И так было со всеми нами — Джохор с Представителями сидели на холодном склоне холма, а снег все падал, падал, падал, так что мы погрузились в легкий рыхлый снег по пояс, а затем белый покров добрался и до плеч — и сначала один человек, а потом и другой медленно поднимались из этой белизны, словно из воды, стряхивая с себя хлопья, крошки и комки снега, и вскоре мы уже все стояли в сугробе до середины бедра, а снег все падал и падал, и казалось, ему не будет конца. Мы стояли лицом друг к другу, смотря друг другу в глаза. Не было сказано ни слова о Канопусе, о спасении — весь тот образ мыслей для нас как будто относился к далекому детству, и мы едва помнили, всей своей компанией, какими были в те дни нашего отрочества, и теперь в наших мыслях была совершенно отличная потребность. Затем мы развернулись, и все, каждый, смотрели в сторону, противоположную южной оконечности нашей планеты, отмеченной стройной черной блестящей колонной, которая, впрочем, из-за мороза теперь начала сереть, так что вскоре едва ли будет различимо, где же она стоит среди нагромождающихся сугробов и несущихся снежных облаков. Наши лица были обращены к северу, и мы начали согласованно двигаться, как будто ничего другого нельзя было и поделать, как будто то, что мы должны были делать, было нам предопределено, было для нас неизбежно — мы, как и голодные, изнеможенные стада перед нами, направились в царство зимы; но это была зима, которая вскоре покроет все, заявит о своих правах на все, и наша крохотная планета будет вращаться в космосе, вся белая и сверкающая, озаряемая солнцем и звездами, и затем, когда она вся замерзнет, когда на ней не останется ничего, что жило раньше, — какие начнутся новые процессы после завершения процесса замерзания? Ибо ничто не может быть статичным, неизменным и постоянным, невозможно, чтобы наш маленький мир вращался в космосе без изменений, навеки оставшись планетой снега и льда: нет, он будет продолжать путь, собирая на себя все больше, как катящийся снежный ком, или совершенно изменится во что-то другое, превратившись в мир, который мы даже не можем представить посредством наших чувств, приспособленных к Планете Восемь — и даже не к этой Планете Восемь, замерзшей, но к старому восхитительному миру времен до Великого Льда… Нет, изменения, которые мы не можем представить, придут — должны прийти — в наш дом, но они не будут иметь к нам никакого отношения, ибо нас здесь уже не будет.
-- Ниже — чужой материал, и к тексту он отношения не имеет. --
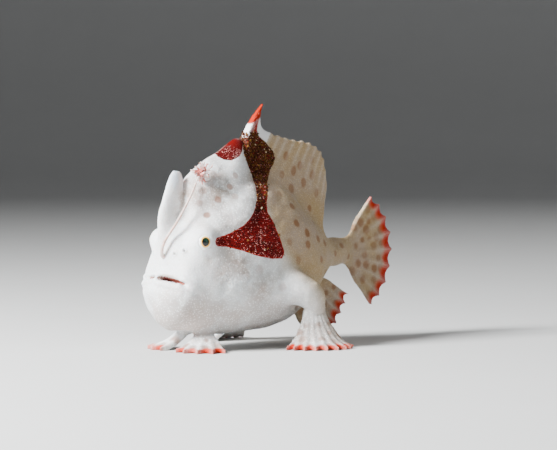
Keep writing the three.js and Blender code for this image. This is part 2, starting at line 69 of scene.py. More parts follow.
# Body outline: distance behind the chin, back, belly, half width, height of the widest point
OUTLINE = np.array(
    [
        (0.0, 8.7, 8.7, 0.0, 8.7),
        (0.4, 10.9, 6.4, 2.3, 8.6),
        (1.2, 13.0, 4.9, 3.7, 8.7),
        (2.5, 15.2, 3.5, 4.7, 9.1),
        (4.0, 16.8, 2.8, 5.1, 9.5),
        (6.0, 18.4, 2.4, 5.6, 9.8),
        (9.0, 20.6, 2.1, 6.3, 10.1),
        (12.5, 22.5, 2.0, 6.8, 10.4),
        (16.0, 23.0, 2.2, 6.8, 10.8),
        (20.0, 21.7, 2.9, 6.4, 11.2),
        (24.0, 18.8, 4.8, 5.2, 11.7),
        (27.5, 15.4, 8.2, 3.5, 12.0),
        (30.0, 14.1, 10.0, 2.3, 12.0),
        (34.0, 13.9, 10.3, 1.2, 12.0),
    ]
)
BACK = 1
BELLY = 2
HALF_WIDTH = 3
WAIST = 4
ROUNDNESS_LOW = 2.25
ROUNDNESS_HIGH = 1.85

# Swellings and hollows: x, s, z, radius, push in x, push back, push up
SWELLINGS = [
    (5.0, 4.9, 14.2, 2.1, 1.0, -0.3, 0.1),
    (3.2, 3.0, 13.4, 1.9, -0.25, 0.2, -0.1),
    (6.2, 9.5, 8.6, 4.0, 0.55, 0.0, -0.1),
    (1.6, 0.9, 7.4, 2.4, 0.1, 0.3, 0.0),
    (0.0, 3.0, 4.0, 2.2, 0.0, 0.0, -0.45),
    (1.8, 0.9, 11.0, 2.2, 0.05, 1.0, 0.0),
    (5.3, 15.5, 6.3, 2.6, -0.25, 0.0, 0.1),
    (4.4, 3.6, 8.6, 1.3, 0.3, -0.1, -0.1),
    (0.0, 5.0, 3.0, 1.1, 0.0, 0.0, 0.45),
]

# Low pad that spreads from the third spine over the upper head, an ellipse seen from the side
PAD_CENTRE = (9.0, 21.0)
PAD_SIZE = (6.7, 5.0)
PAD_CLIMB = 0.76
PAD_RISE = 0.52

EYE_PLACE = (4.75, 4.88, 14.2)
EYE_AXIS = np.array([0.88, -0.45, 0.1]) / np.linalg.norm([0.88, -0.45, 0.1])
EYE_RADIUS = 1.22
EYE_SHOWN = 0.84

# The mouth's line falls from its top, 1 mm before the chin, to its corners
MOUTH_TOP = 10.9
MOUTH_SLOPE = (MOUTH_TOP - 8.85) / 3.9
MOUTH_HALF = 4.75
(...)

Мы шли дальше, медленно, и прямо в лицо нам дул леденящий ветер, дул безжалостно, не прекращаясь ни на минуту, и днем, и ночью; мы шли, замерзшие, голодные и какие-то нереальные в своих толстых шубах, как будто от нас уже остались лишь кости да куски высохших сухожилий и кожи. И Джохор был с нами, одним из нас, он оглядывался на нас из-под ворсистой бахромы своего капюшона, такими же запавшими глазами, так же болезненно щурясь, как нам всем только и приходилось смотреть — ибо снег слепил нам глаза, разум, и от этого невозможно было укрыться, невозможно было найти мягкую, дружескую темноту, в которой мы могли бы отдохнуть; ведь даже когда тьма все-таки опускалась, света от снега было столь много, что мы не могли сомкнуть веки, они просто не закрывались, оставались открытыми, словно снег и лед были внутри нас так же, как и снаружи, а наши глаза были окнами, что смотрели в обе стороны на пейзажи белого, ровной мучительной белизны.